> What the task requires:
You are to retype all of the data exactly as it appears.

> Raw data:
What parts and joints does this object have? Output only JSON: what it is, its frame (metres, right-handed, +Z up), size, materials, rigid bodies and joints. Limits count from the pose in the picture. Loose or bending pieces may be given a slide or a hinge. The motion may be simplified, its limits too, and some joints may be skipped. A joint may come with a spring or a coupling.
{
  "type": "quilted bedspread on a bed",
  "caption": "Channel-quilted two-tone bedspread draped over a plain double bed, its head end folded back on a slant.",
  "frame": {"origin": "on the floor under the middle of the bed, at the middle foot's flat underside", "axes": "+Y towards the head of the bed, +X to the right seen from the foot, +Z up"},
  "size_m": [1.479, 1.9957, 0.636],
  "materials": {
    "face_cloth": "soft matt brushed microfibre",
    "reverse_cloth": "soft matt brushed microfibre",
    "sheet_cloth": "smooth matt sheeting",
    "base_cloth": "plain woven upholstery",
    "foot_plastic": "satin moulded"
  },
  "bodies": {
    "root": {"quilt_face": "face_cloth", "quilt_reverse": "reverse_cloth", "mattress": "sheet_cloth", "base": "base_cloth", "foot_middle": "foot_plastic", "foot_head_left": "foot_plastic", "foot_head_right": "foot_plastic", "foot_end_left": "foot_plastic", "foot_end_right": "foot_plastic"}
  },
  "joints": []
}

> Finished exercise:
What parts and joints does this object have? Output only JSON: what it is, its frame (metres, right-handed, +Z up), size, materials, rigid bodies and joints. Limits count from the pose in the picture. Loose or bending pieces may be given a slide or a hinge. The motion may be simplified, its limits too, and some joints may be skipped. A joint may come with a spring or a coupling.
{
  "type": "quilted bedspread on a bed",
  "caption": "Channel-quilted two-tone bedspread draped over a plain double bed, its head end folded back on a slant.",
  "frame": {"origin": "on the floor under the middle of the bed, at the middle foot's flat underside", "axes": "+Y towards the head of the bed, +X to the right seen from the foot, +Z up"},
  "size_m": [1.479, 1.9957, 0.636],
  "materials": {
    "face_cloth": "soft matt brushed microfibre",
    "reverse_cloth": "soft matt brushed microfibre",
    "sheet_cloth": "smooth matt sheeting",
    "base_cloth": "plain woven upholstery",
    "foot_plastic": "satin moulded"
  },
  "bodies": {
    "root": {"quilt_face": "face_cloth", "quilt_reverse": "reverse_cloth", "mattress": "sheet_cloth", "base": "base_cloth", "foot_middle": "foot_plastic", "foot_head_left": "foot_plastic", "foot_head_right": "foot_plastic", "foot_end_left": "foot_plastic", "foot_end_right": "foot_plastic"}
  },
  "joints": []
}